Amongst coffee, emails, Twitter, and the other things that litter my morning, thoughts of salad intrude. “What’s the most efficient way to get to the salad? If I leave at 11:50, I can probably beat the rush! But other must be thinking the same? 11:45 it is.” I must get the salad as quickly as possible, eat it as efficiently as possible, and move on to thinking about something else immediately.

I dread eating salad mostly because I dread not eating salad. Of course, this is New York, where it is statistically impossible to be alone in your own habits. And there are generations of salad enthusiasts to get in line behind, according to Cathy Kaufman, chair of the Culinary Historians of New York and a senior editor of the Oxford Encyclopedia of Food and Drink.

“Salad bars were the mainstay of inexpensive lunches throughout the 1980s,” she tells me in an email. “Salad bars are here because the food is relatively cheap, relatively fast, and fulfills an imagined health and diet niche.”

And salad’s increasing visibility makes it so very easy to submit to the dread. No longer does it just hide in the backs of delis — quietly urging you to pick up a plastic container and start filling it with leafy greens. Now it’s an entire subset of fast food.

To wit: Chop’t emerged in 2001 near Union square, and now commands 16 stores between D.C. and New York. Since opening their first store on Park and 51st in 2006, Just Salad expanded to 12 locations in New York, with a 13th opening soon. Sweetgreen, who opened their first New York location just this past summer, is a veritable salad empire with 20 locations, spanning the Beltway to Boston.
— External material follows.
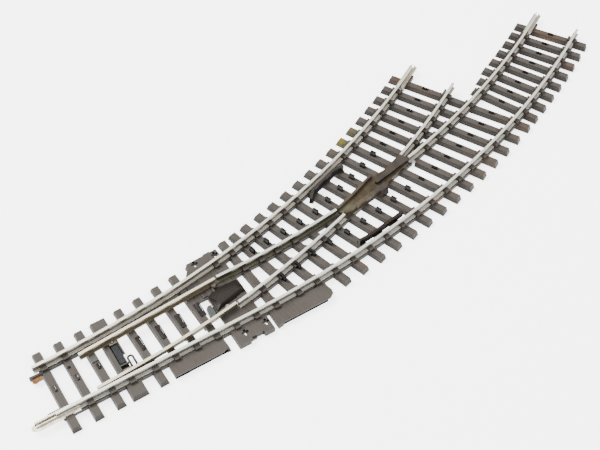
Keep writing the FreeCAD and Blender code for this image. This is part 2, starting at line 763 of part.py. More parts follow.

All three establishments were born out of a desire to create a (more visible) healthy place to eat — seemingly in defiance of the tucked-away salad bars before them — each with their own set of wrinkles. Just Salad’s co-founder Nick Kenner to New York Magazine in 2006: “We wanted to open a lunch place for the young, hipper crowd that I saw in midtown.” Chop’t introduced chopping, and now all of our salad bars are filled with the fervent staccato of mezzalunas. While Sweetgreen aims to create the most enjoyable salad-eating experience: “Ingredients are important, but the experience in the store should leave them happier than we found them,” co-founder Nicolas Jammet told the Times last summer.

The rise of the salad chain hasn’t really contributed to an influx of leafy green converts, but rather championed the act of eating a salad. “The emergence in the chain salad bars may be because of a perception that, in addition to the foregoing, they can tap into a gestalt of “green market” consciousness,” Kaufman posits. “It just may be that there are now specialized venues taking sales away from other sites.”

I have a theory: After college, life reveals itself as a random string of events and coincidences. A job is offered in the waning hours of the last day of an unpaid internship. Home is a series of couches for the first six months of your professional life. Control over life seems illusory at best.

But what you do still have control over is your body. You get to decide what you put in, or don’t put in, your mouth. Editors and good story ideas are capricious. Calories, fats, sugars, salts — these are the few remaining things in life that are under your thrall. And so, I eat salad to stay in control of something.